At the end of the lesson, Emily asked, “Are we done now?” When I nodded she said, “Oh, thank goodness!”
Here’s hoping things get better.
Things were looking up by the end of the day. I guess Emily sensed my despair, or simply found herself curious, and asked me, “Mama, could we do more homework?”
She found a book Reproducible Sight Word Stories and we Xeroxed them, cut them out and stapled them – well, two of them. I told her, “Emily, you are going to read this entire book all by yourself, with just a little help from me.”
She looked at me with excitement, and once the book was stapled, we went through it, word by word. It was a simple book, and she managed to sound out each of the words. The look of pride on her face was unmistakable. Later, we tried two simple crossword puzzles from a book I had picked up at the Family Center in Harrisonville when buying chicken antibiotics.
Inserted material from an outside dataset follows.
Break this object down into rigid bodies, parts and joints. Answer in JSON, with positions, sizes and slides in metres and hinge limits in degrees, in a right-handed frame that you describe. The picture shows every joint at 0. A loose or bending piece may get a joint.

It was simple, and the reverse of reading (spelling out words) so I helped her quite a bit with it.
Also, Emily is slowly mastering her fear of the water. Since the pool is three foot six inches at the shallow end, it is impossible for her to put her feet on the bottom, which absolutely terrifies her. I cajoled and finally insisted on having her dunk herself, holding her nose and breath for just a quick second as we jaunted underwater.
She’s understandably scared, but dually proud, when she looks around and realizes she has survived the ordeal. At her second day at the Y we also managed another milestone…floating with only a little float belt. She’s been clinging like a lamprey eel to either us or the stairs. I had her out in the water and abruptly disengaged and stepped away, at the same time commenting, “Look baby, you’re floating!”
She grinned with excitement, her little legs paddling like crazy and practically hyperventilating. We didn’t do it for long, but she was amazed and thrilled at the development. I hope that by the time the week is up I can convince her to lay on her back and try floating.